[START OF Data in this exercise]

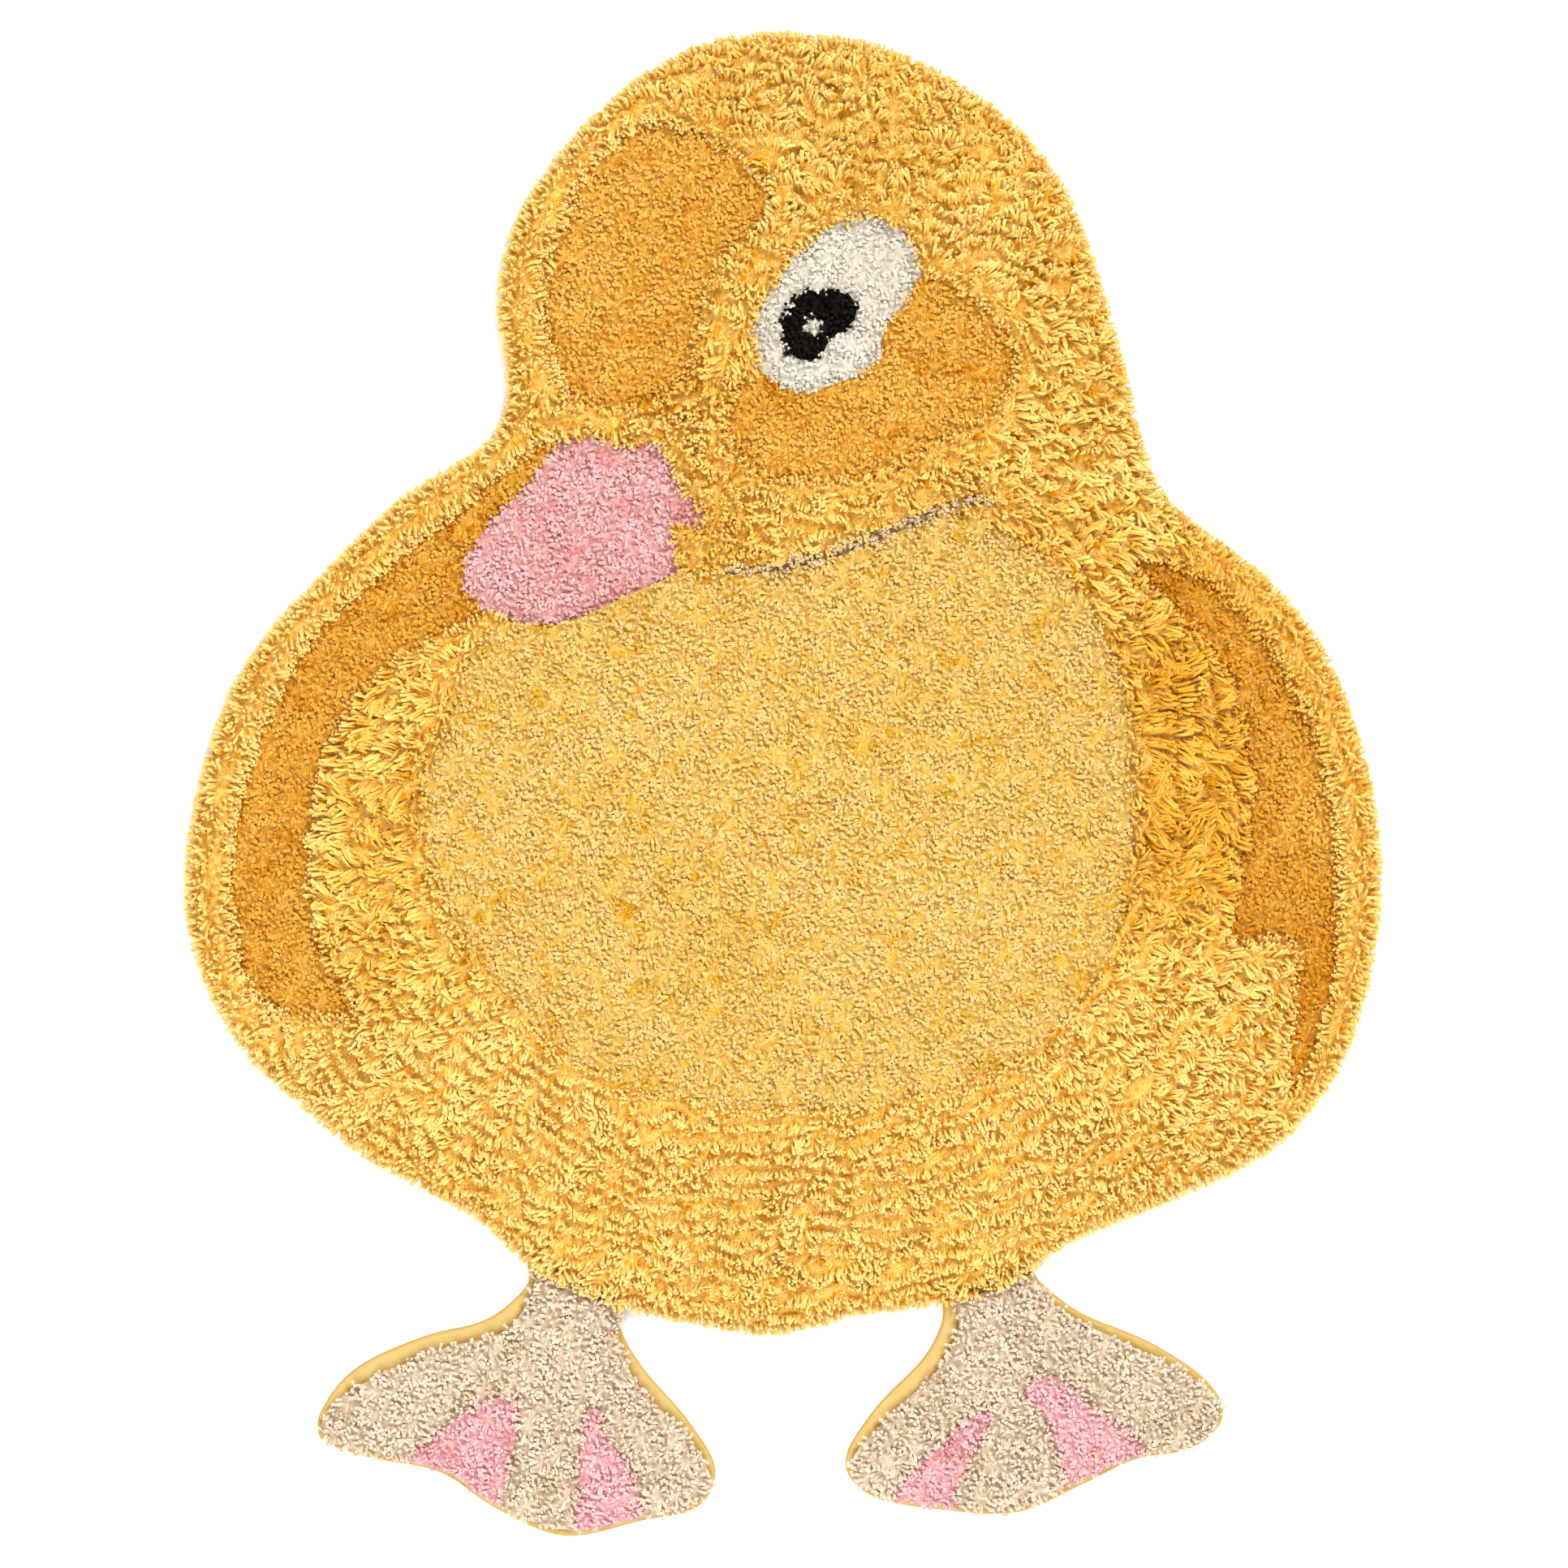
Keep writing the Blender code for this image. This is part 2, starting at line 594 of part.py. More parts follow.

[END OF Data in this exercise]
[START OF Data in this exercise]

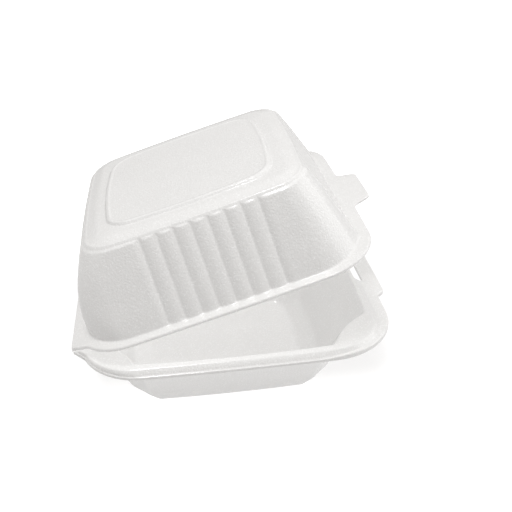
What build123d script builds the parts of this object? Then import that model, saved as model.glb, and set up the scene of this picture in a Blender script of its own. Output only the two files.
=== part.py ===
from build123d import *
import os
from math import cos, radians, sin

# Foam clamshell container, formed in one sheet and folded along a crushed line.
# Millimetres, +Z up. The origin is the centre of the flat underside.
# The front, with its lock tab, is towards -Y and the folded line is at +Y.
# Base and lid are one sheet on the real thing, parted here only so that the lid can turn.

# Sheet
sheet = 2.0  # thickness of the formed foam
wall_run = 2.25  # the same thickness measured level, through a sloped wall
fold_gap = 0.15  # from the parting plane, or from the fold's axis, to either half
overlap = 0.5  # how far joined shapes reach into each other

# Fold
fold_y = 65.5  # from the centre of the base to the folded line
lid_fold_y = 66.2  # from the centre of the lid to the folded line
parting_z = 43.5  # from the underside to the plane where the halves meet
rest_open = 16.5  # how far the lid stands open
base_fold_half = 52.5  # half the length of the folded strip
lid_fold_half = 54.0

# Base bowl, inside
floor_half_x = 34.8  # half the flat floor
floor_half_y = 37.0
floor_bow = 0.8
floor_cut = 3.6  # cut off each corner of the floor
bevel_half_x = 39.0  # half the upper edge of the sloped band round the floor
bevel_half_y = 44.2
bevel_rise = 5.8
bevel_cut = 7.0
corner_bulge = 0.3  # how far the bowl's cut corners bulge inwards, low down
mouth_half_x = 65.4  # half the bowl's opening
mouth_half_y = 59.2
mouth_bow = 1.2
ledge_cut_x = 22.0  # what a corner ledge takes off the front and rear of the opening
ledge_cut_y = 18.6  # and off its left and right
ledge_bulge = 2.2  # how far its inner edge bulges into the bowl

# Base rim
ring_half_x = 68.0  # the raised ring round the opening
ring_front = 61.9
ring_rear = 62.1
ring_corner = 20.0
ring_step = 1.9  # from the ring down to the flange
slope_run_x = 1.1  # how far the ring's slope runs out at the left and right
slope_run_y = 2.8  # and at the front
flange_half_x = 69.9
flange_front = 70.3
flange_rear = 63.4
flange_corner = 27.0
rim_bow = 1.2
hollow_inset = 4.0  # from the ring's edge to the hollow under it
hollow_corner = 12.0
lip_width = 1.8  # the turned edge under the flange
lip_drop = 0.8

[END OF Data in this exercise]
[START OF Data in this exercise]

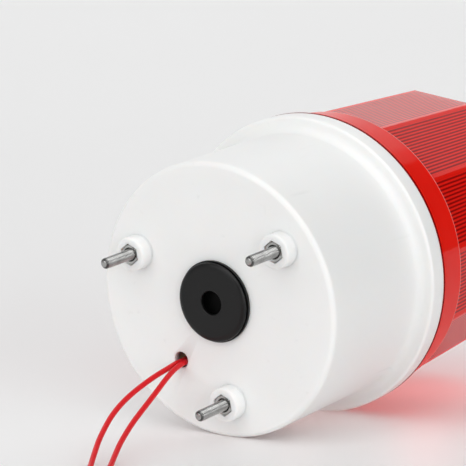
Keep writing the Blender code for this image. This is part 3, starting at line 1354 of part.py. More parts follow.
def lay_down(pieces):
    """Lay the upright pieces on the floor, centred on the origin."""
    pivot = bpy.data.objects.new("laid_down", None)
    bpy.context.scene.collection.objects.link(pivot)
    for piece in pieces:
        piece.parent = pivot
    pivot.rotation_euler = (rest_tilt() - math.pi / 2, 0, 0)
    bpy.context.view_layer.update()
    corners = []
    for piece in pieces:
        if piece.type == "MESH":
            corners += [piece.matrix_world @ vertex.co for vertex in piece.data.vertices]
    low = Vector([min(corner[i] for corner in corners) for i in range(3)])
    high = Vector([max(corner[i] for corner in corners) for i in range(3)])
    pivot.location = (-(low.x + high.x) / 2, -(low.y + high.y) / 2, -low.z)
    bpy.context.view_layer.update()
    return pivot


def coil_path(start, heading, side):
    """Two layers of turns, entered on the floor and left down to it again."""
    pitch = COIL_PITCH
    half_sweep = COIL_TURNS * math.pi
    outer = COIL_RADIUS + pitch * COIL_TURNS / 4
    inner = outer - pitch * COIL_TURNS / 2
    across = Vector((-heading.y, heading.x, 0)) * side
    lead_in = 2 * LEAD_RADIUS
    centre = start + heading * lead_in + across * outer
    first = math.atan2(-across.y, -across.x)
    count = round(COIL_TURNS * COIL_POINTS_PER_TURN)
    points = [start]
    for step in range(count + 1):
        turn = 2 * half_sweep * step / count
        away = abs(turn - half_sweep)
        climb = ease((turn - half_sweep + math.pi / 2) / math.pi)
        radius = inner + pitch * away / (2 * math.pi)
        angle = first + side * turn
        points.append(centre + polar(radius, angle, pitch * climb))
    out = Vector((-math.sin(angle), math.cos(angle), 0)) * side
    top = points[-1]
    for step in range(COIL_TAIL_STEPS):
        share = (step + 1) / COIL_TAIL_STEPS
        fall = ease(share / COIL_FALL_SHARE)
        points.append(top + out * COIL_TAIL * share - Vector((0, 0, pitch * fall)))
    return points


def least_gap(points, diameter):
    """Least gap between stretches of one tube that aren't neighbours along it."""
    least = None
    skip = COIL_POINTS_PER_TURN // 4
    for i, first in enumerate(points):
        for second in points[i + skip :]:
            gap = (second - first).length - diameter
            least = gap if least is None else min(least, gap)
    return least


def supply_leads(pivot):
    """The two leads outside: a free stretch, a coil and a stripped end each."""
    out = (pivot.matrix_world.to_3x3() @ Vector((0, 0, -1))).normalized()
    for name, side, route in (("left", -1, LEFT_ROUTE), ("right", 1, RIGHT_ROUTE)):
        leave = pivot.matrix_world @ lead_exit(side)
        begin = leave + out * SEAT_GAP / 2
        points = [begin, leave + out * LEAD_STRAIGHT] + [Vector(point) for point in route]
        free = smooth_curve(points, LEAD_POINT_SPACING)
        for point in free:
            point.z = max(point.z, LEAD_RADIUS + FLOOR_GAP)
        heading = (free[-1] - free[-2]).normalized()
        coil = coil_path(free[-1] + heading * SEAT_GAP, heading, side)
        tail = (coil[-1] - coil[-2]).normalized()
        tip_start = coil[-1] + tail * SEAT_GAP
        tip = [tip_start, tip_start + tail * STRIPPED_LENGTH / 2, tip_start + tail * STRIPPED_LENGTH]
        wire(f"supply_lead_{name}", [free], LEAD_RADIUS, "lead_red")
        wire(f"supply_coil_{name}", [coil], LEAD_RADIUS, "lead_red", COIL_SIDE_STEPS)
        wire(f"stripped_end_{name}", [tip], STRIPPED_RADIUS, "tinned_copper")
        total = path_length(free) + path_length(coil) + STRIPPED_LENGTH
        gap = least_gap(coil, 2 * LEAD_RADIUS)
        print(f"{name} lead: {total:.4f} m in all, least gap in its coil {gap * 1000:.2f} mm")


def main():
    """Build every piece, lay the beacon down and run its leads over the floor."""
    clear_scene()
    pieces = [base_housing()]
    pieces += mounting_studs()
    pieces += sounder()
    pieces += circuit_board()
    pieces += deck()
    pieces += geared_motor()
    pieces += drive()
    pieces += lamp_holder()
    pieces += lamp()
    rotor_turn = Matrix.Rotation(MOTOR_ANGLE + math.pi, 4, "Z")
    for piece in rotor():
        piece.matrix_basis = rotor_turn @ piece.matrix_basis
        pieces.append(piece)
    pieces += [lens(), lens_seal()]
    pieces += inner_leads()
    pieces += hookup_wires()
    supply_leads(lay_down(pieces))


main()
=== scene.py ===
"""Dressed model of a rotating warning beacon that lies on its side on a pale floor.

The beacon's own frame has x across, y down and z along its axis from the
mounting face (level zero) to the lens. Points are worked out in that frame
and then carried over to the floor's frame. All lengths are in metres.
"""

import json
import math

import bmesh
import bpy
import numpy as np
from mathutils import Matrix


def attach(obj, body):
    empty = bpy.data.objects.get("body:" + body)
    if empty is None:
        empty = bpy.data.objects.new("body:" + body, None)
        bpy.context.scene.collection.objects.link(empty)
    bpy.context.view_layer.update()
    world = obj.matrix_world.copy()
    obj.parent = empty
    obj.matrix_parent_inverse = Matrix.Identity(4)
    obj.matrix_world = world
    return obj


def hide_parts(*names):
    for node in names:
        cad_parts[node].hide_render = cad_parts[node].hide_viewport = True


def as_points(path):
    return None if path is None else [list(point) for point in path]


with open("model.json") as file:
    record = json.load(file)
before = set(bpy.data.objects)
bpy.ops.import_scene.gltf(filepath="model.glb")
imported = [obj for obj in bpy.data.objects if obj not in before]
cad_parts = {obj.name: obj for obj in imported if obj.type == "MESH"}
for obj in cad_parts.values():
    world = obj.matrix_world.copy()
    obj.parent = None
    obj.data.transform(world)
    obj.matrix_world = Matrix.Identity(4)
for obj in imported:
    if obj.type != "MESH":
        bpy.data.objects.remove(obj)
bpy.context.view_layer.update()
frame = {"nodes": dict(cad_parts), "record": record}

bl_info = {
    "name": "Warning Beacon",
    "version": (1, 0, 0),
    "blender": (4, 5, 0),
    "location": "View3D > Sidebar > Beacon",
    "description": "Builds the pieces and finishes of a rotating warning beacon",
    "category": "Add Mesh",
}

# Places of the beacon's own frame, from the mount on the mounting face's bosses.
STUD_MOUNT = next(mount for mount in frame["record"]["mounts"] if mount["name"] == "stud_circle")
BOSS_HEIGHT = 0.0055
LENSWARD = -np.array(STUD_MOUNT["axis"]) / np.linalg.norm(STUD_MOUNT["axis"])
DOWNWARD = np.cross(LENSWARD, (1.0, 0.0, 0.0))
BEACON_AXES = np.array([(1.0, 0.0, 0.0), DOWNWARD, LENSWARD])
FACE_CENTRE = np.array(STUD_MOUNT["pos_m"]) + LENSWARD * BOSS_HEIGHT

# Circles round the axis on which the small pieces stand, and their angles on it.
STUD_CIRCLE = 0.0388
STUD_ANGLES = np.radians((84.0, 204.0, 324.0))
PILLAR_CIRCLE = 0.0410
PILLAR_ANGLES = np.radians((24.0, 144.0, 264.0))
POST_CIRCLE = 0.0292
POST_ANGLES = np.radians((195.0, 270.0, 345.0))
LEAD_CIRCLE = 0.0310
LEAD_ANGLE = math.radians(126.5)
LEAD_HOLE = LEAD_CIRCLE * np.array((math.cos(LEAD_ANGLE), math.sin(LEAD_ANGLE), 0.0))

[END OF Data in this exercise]

Copy out exactly the lines from the one containing "rotor_turn = Matrix.Rotation(MOTOR_ANGLE" to the one containing "if empty is", both ends inclusive.

    rotor_turn = Matrix.Rotation(MOTOR_ANGLE + math.pi, 4, "Z")
    for piece in rotor():
        piece.matrix_basis = rotor_turn @ piece.matrix_basis
        pieces.append(piece)
    pieces += [lens(), lens_seal()]
    pieces += inner_leads()
    pieces += hookup_wires()
    supply_leads(lay_down(pieces))


main()
=== scene.py ===
"""Dressed model of a rotating warning beacon that lies on its side on a pale floor.

The beacon's own frame has x across, y down and z along its axis from the
mounting face (level zero) to the lens. Points are worked out in that frame
and then carried over to the floor's frame. All lengths are in metres.
"""

import json
import math

import bmesh
import bpy
import numpy as np
from mathutils import Matrix


def attach(obj, body):
    empty = bpy.data.objects.get("body:" + body)
    if empty is None:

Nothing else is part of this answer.